In an embodiment, the teachings herein described a system and process that allows a user to simulate crisis events through a custom investment period utilizing relevant data and user controlled inputs, as variables in the software. In an embodiment, the present invention relates to an investment learning system to simulate financial performance of a hypothetical investment strategy, triggers a financial crisis within the simulation, and graphically displays the progress and final results of the simulation, by digitally presenting and displaying the simulated changes in value of a simulated investment account. More particularly the investment learning system provides an investment learning module that has one or more of a user contribution selection module 120, a timeframe selection module 125, a data aggregator module 130, a graphical conversion module 135, and a data display module 140, as will be discussed. The investment learning system 1 provides systems and methods, and utilizes algorithms for displaying account value changes (delta), whether as increases or decreases in a simulated financial account, using the entries provided by the user for starting contribution amount, regular contribution amount, and timeframe for the simulation, and utilizing historical returns from a market investment fund. The investment learning system provides the user feedback on a simulated financial crisis occurring during the simulated period, which can have short-term impact on the simulated account, and demonstrates the effect of long-term investment approach along with continuing contributions on the simulated account. The feedback may be in one or more of graphical and numerical form, provided on a personal computer or mobile device display, utilizing at least one of software and data networks for generating the user feedback via the display.

In an exemplary embodiment of the invention, the system and processes for transforming and displaying long term investment information through simulated financial crisis events is performed using an investment learning system through an app or web based calculator tool, for example, as shown in FIGS. 4-7, as will be discussed. The investment learning system employs software and hardware.

Now with reference to the figures, an exemplary embodiment is further described.

Referring first to FIG. 1, hardware infrastructure for an embodiment of the investment learning system 1 will be described. To perform the aforementioned and other functions, the investment learning system 1 generally includes a plurality of integrated system servers 2, 4 with one or more databases 6 (i.e., internal information repository), a network interface 8 accessible through various known communication protocols, such as TCP/IP, cellular protocols including GSM, Wi-Fi, Wi-Max, or other wireless communications technologies or combination of wired or wireless channels, network security devices (where necessary), and a computing device 10 having a processing unit 17 and memory 15.

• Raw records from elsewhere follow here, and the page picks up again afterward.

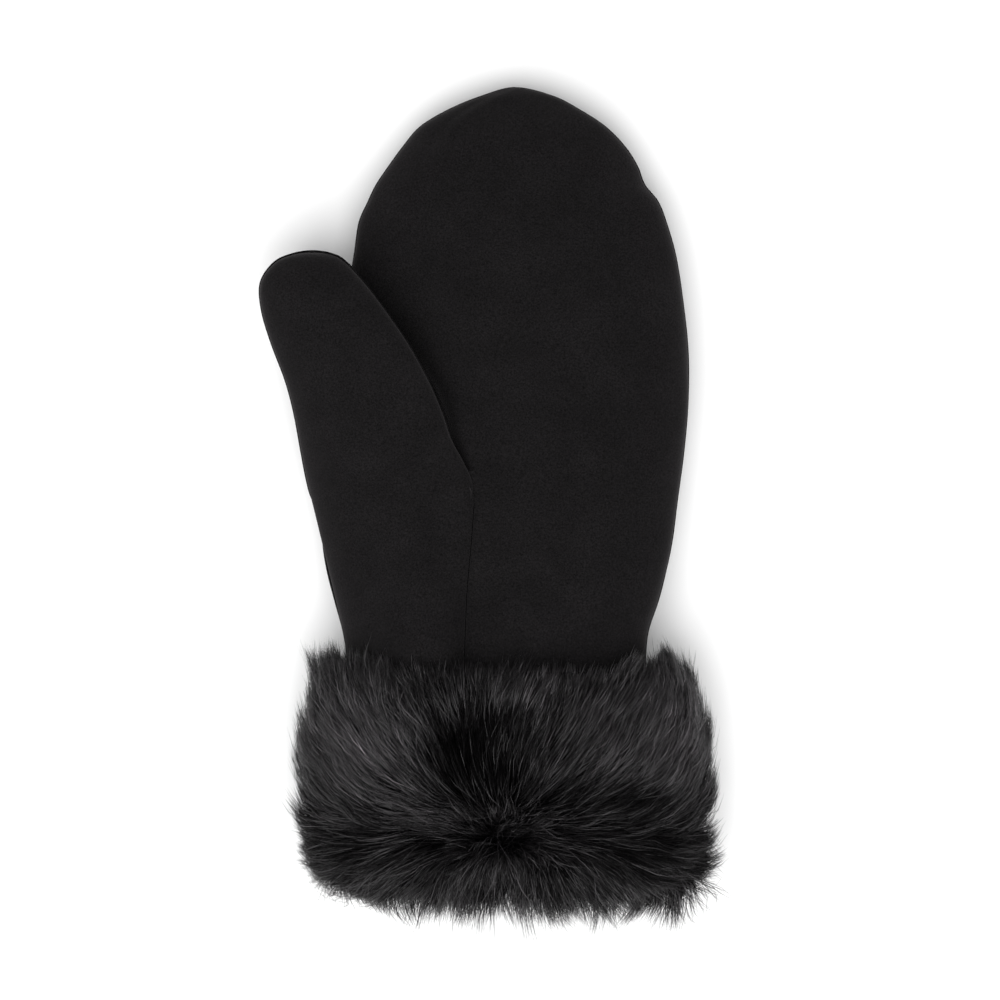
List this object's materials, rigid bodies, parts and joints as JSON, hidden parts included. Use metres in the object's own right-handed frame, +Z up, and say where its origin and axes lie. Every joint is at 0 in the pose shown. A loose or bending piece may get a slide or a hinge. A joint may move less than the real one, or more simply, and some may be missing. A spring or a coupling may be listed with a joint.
{
  "type": "mitten",
  "caption": "Left-hand suede mitten with a deep fur cuff, lying palm up, hollow for a hand, with the thumb lying free over the palm.",
  "frame": {"origin": "under the middle of the whole mitten, on the surface that it lies on", "axes": "+Y from the cuff to the fingertips, +Z up out of the palm, the thumb on the -X side"},
  "size_m": [0.1524, 0.278, 0.0614],
  "materials": {
    "suede": "matte black suede with a fine short nap",
    "fur": "long soft black fur with a grey sheen"
  },
  "bodies": {
    "root": {"back_panel": "suede", "palm_panel": "suede", "thumb_front_panel": "suede", "thumb_back_panel": "suede", "fur_cuff": "fur"}
  },
  "joints": []
}
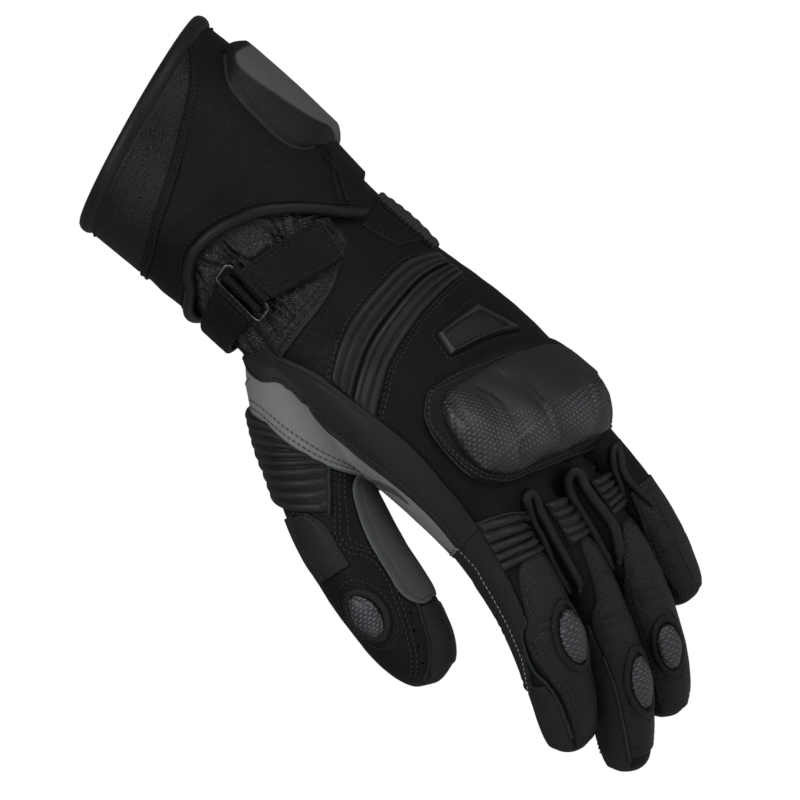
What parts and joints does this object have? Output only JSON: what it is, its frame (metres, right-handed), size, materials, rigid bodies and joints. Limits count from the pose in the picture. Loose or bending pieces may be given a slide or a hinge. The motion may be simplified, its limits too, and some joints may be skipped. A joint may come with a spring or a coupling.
{
  "type": "motorcycle glove",
  "caption": "Left-hand leather motorcycle gauntlet in its worn pose, hollow, with hard knuckle guard, rib panels, wrist strap, ring and finger sliders.",
  "frame": {"origin": "centre of the open cuff mouth, where the hand and wrist go in", "axes": "+Z out of the cuff mouth towards the elbow, fingers towards -Z, -Y back of the hand, +Y palm, -X thumb side"},
  "size_m": [0.1295, 0.1123, 0.2871],
  "materials": {
    "black_leather": "grained, semi-matt",
    "trim_leather": "smooth, satin",
    "grey_leather": "matt",
    "web_leather": "napped, matt",
    "stretch_knit": "coarse knit",
    "carbon": "moulded, carbon-look weave, satin",
    "pad_rubber": "moulded, matt",
    "dark_wire": "dark nickel"
  },
  "bodies": {
    "root": {"cuff_shell": "black_leather", "hand_shell": "black_leather", "index_stall": "black_leather", "middle_stall": "black_leather", "ring_stall": "black_leather", "little_stall": "black_leather", "thumb_stall": "black_leather", "cuff_binding": "trim_leather", "cuff_band": "black_leather", "flap_piping": "trim_leather", "cuff_pad": "pad_rubber", "wrist_shirring": "black_leather", "strap_tab": "black_leather", "wrist_strap": "black_leather", "strap_ring": "dark_wire", "outer_wrist_panel": "stretch_knit", "outer_wrist_flap": "black_leather", "back_ribs": "black_leather", "badge_plate": "black_leather", "guard_border": "black_leather", "knuckle_guard": "carbon", "side_strip": "black_leather", "palm_panel": "grey_leather", "index_ribs": "black_leather", "middle_ribs": "black_leather", "ring_ribs": "black_leather", "index_slider": "carbon", "middle_slider": "carbon", "ring_slider": "carbon", "thumb_slider": "carbon", "ridge_index_middle": "trim_leather", "ridge_middle_ring": "trim_leather", "ridge_ring_little": "trim_leather", "index_strip": "black_leather", "thumb_ribs": "black_leather", "thenar_panel": "grey_leather", "thumb_panel": "black_leather", "thumb_tip_panel": "black_leather", "web_patch": "web_leather"}
  },
  "joints": []
}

The investment learning system 1 allows a user to access to a plurality of system files that includes data, such as information and images, through the computing device 10 and a network traffic information on the database server 4 (i.e. SQLServer or PostgreSQL (also known as Postgres) or newer) that connects to a web server 6. The web server 4 functions as a way for network interface 8 to communicate to the database server 2 through known application-programming interface (API) between the computing device 10 and the database server 4. A firewall may be used for security purposes such as, but is not limited to, blocking unauthorized access to the web server 6 and permitting unauthorized communication thereto. The investment learning system 1 is designed to run through the computing device 10 through an investment learning system module that can be downloaded over personal area networks (PANs), local area networks (LANs), campus area networks (CANs), wide area networks (WANs), metropolitan area networks (MANs) and any new networking system developed in the future. One skilled in the art should appreciate that the investment learning system 1 can be maintained solely through the computing device 10, as the investment learning system modules can be pre-loaded to the computing device 10. The computing device as depicted having a processor 17 for performing the necessary calculations and performing the actions for the investment learning module having a plurality of service modules within the investment learning module, and also having memory 15, configured for storing and accessing the investment learning system files, including market return data and formulas that may be employed in the investment learning simulation. In the shown embodiment, the user may connect to the network interface 8 using the computing device 10 through the router for instance. One skilled in the art would appreciate that other hardware and protocol designs are possible as long as such modifications would not divert from the spirit of the invention.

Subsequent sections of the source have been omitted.